The chapter that follows the breakdown is called “Recovery (2002–2003).” For a whole year Mary Pipher lived in silence when she needed it and she dispensed with self-improvement efforts: “I spent hours patting my old Siamese cat, Woody. I bought myself fresh flowers and herbal teas. I made pozole and chicken curry. To cool down my agitated brain, I played solitaire and listened to classical music. Dressed in sweat pants, T-shirts and thick warm socks, I watched the snowfall and the winter birds.”

Essentially Mary Pipher describes how she began to not only allow, but watch and learn with immense curiosity who she was and how she was — a basic Buddhist practice of unattached witnessing.
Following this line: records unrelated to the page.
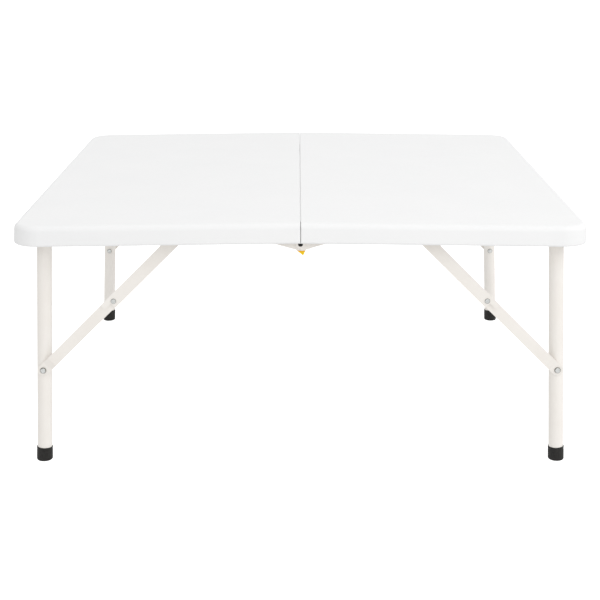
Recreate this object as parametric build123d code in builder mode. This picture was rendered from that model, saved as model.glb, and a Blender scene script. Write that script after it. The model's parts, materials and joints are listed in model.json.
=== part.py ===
from build123d import *
import os
from math import cos, hypot, radians, sin, tan

# Folding picnic table with a square top in two moulded halves.
# Frame: millimetres, +Z up, origin on the floor under the middle of the top.
# The seam and the hinge axis run along Y, and the front of the table faces -Y.
# Each piece is made for the front right corner and reflected to the others.

# Top
TOP_WIDTH = 940.0
TOP_DEPTH = 940.0
SEAM_UNDERSIDE = 396.6
PANEL_HEIGHT = 33.0
PANEL_TILT = 0.74
PANEL_DRAFT = 4.85
CORNER_RADIUS = 46.0
TOP_EDGE_RADIUS = 9.4
BOTTOM_EDGE_RADIUS = 3.5
SEAM_EDGE_RADIUS = 0.4
SEAM_CORNER_RADIUS = 2.5
SEAM_HALF_GAP = 0.25
SKIN_THICKNESS = 6.5
APRON_WIDTH = 17.5
SEAM_WALL = 10.0
RECESS_CORNER_RADIUS = 8.0

# Side rails under each half, square tube, one near the front and one near the rear
RAIL_INNER_FACE = 434.5
RAIL_WIDTH = 12.0
RAIL_HEIGHT = 24.0
RAIL_WALL = 1.5
RAIL_START = 14.0
RAIL_END = 440.0

# Rail screws
SCREW_PLACES = (48.0, 130.0, 262.0, 344.0)
SCREW_DIAMETER = 4.0
SCREW_HEAD_DIAMETER = 8.0
SCREW_HEAD_HEIGHT = 1.8
SCREW_BITE = 4.0

# Centre hinges
HINGE_HEIGHT = 391.6
HINGE_PLATE_THICKNESS = 1.5
HINGE_PLATE_STEP = 1.7
HINGE_JOGGLE_START = 15.0
HINGE_JOGGLE_END = 21.0
HINGE_EYE_RADIUS = 8.6
# Outline of a plate below the eye, as reach from the seam and rise above the hinge axis
HINGE_OUTLINE = ((0, 4.2), (0, -10.5), (5, -10.5), (40, -0.5), (92, 4), (92, 22), (14, 22), (14, 4.2))
HINGE_PIN_DIAMETER = 11.0
HINGE_PIN_BORE = 8.0
HINGE_PLUG_RECESS = 1.6
HINGE_HEAD_DIAMETER = 15.8
HINGE_HEAD_THICKNESS = 1.4
HINGE_HEAD_GAP = 0.2
HINGE_NOTCH_RADIUS = 11.3
HINGE_NOTCH_START = 443.0
HINGE_RIVET_PLACES = (34.0, 72.0)
HINGE_RIVET_RISE = 19.0
HINGE_RIVET_DIAMETER = 5.0
HINGE_RIVET_HEAD = 9.0
HINGE_RIVET_HEAD_HEIGHT = 1.6

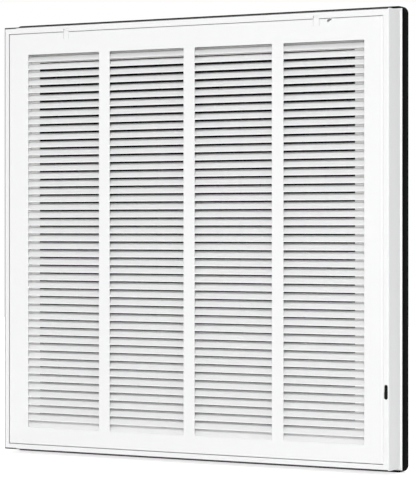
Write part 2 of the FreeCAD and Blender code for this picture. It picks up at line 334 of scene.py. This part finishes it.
enamel = makeCoat("whiteEnamel", enamelSizes)
paintedLightBladeEnamel = makeCoat("paintedLightBladeEnamel", paintedLightBladeEnamelSizes)
foldedEnamel = makeCoat("foldedEnamel", foldedEnamelSizes)
foam = makeFibre("sealFoam", foamSizes)
board = makeFibre("filterBoard", boardSizes)
cloth = makeFibre("filterCloth", clothSizes)
plastic = makeCoat("latchPlastic", plasticSizes)
wireCoat = makeCoat("wireCoat", wireSizes)

# the blade racks take the blades' lighter copy of the enamel, which is painted light
coats = {
    "outer_case": foldedEnamel, "wall_seal": foam, "filter_frame": board, "filter_media": cloth,
    "latch_slider": plastic, "blade_rack_left": paintedLightBladeEnamel, "blade_rack_right": paintedLightBladeEnamel,
}
for name, node in nodes.items():
    paint(node, coats.get(name, enamel))
print("materials on", len(nodes), "nodes")


# Pieces grown by node trees

def sweep(tree, path, section):
    skin = add(tree, "GeometryNodeCurveToMesh")
    skin.inputs["Fill Caps"].default_value = True
    tree.links.new(path, skin.inputs["Curve"])
    tree.links.new(section, skin.inputs["Profile Curve"])
    return skin.outputs[0]


def copiesInRow(tree, count, first, step, piece):
    row = add(tree, "GeometryNodeMeshLine")
    place = add(tree, "GeometryNodeInstanceOnPoints")
    tree.links.new(count, row.inputs["Count"])
    tree.links.new(first, row.inputs["Start Location"])
    tree.links.new(step, row.inputs["Offset"])
    tree.links.new(row.outputs[0], place.inputs["Points"])
    tree.links.new(piece, place.inputs["Instance"])
    return place.outputs[0]


def moveTo(tree, geometry, place):
    seat = add(tree, "GeometryNodeTransform")
    tree.links.new(geometry, seat.inputs["Geometry"])
    tree.links.new(place, seat.inputs["Translation"])
    return seat.outputs[0]


def finishTree(tree, start, end, geometry):
    real = add(tree, "GeometryNodeRealizeInstances")
    coat = add(tree, "GeometryNodeSetMaterial")
    tree.links.new(geometry, real.inputs[0])
    tree.links.new(real.outputs[0], coat.inputs["Geometry"])
    tree.links.new(start.outputs["Material"], coat.inputs["Material"])
    tree.links.new(coat.outputs[0], end.inputs[0])
    return tree


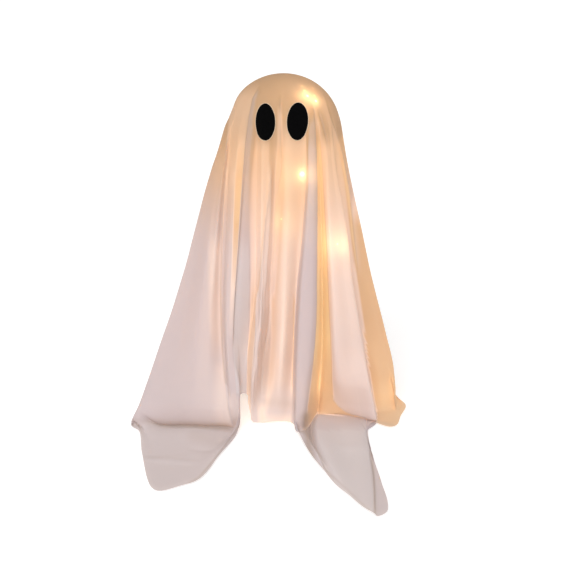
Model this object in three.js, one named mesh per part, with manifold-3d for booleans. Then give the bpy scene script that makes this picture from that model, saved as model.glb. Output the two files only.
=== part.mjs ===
// Light-up standing ghost: a square of white cloth draped over a rounded former on a
// weighted stand, lit from inside by a battery light string.
// Millimetres, +Z up, the front faces -Y, origin on the floor under the pole.
import * as THREE from 'three';
import { mergeVertices } from 'three/addons/utils/BufferGeometryUtils.js';
import Module from 'manifold-3d';

const wasm = await Module();
wasm.setup();

// ---------- driving dimensions ----------
const GAP = 0.3;                 // gap between pieces that touch
const CLOTH_TOP = 456;           // top of the cloth above the floor
const EQUATOR_Z = 388;           // where the head is widest
const CLOTH_R = 72.5;            // cloth radius at the head's equator
const CLOTH_T = 1.2;             // thickness that the plain cloth solid is given
const FORMER_R = 64.5, FORMER_H = 60.5, FORMER_T = 1.6;
const POLE_R = 6, POLE_BORE = 5.1;
const BASE_R = 44, BASE_H = 17;
const CELL_R = 7.1, CELL_L = 49.4;
const CASE_W = 52, CASE_D = 20, CASE_Z0 = 34, CASE_Z1 = 112, CASE_WALL = 1.8;
const WIRE_R = 0.75, BEAD_R = 1.9;
const EYE_T = 0.8;

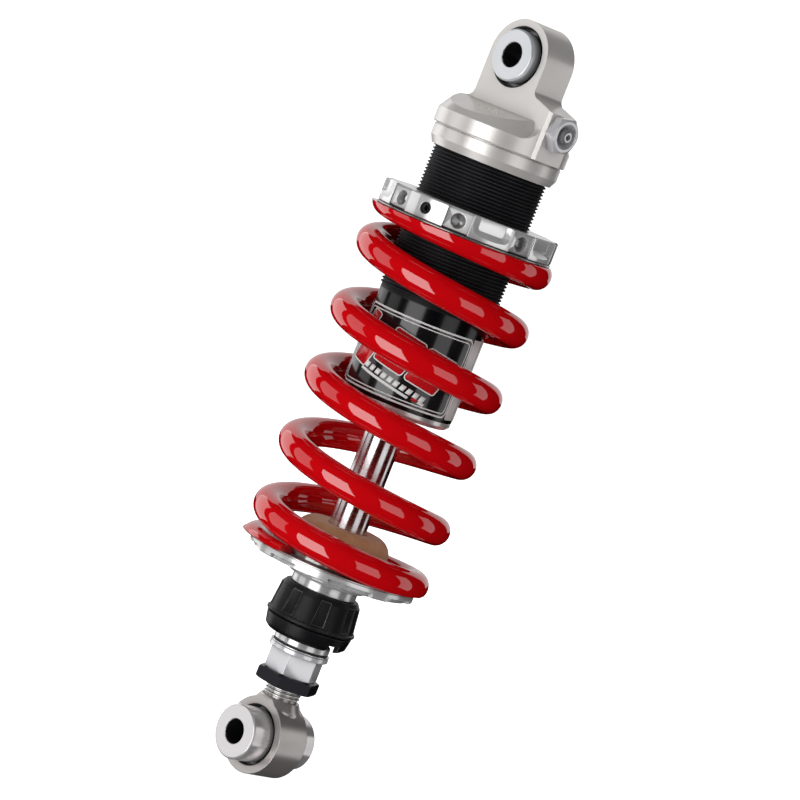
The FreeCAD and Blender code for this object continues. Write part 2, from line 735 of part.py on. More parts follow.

And inherent in this is expansion. As she witnessed, she became larger to contain what she was experiencing, finally realizing that “Darkness and loss signal us more clearly than anything else that it is time to expand our point of view.”

For me, this (more than the lists of things you can do to recover — which are also helpful) is the great gift of Seeking Peace.

In the beginning of the book, Pipher writes with some trepidation, worrying that people without her blessings may be offended by her problems. Quite the contrary! As I read of her panic attacks, I made mental notes to self: "Self, should you ever be obscenely successful, for goodness sake, stay grounded." And I realized the great blessing of my endless hours of unemployed quiet time with my dog in my beautiful little apartment. Rather than jealous of her success, I was overcome with gratitude for my present time of quiet change. I began to savor it like a delicious food. I know it will not last, so why not enjoy it while I have it? (How’s that for flipping your perspective on the recession?)

The only constant is change. As Mary Pipher chronicles hers, she makes me so grateful for whatever is going on for me right now, regardless of my ability to understand it.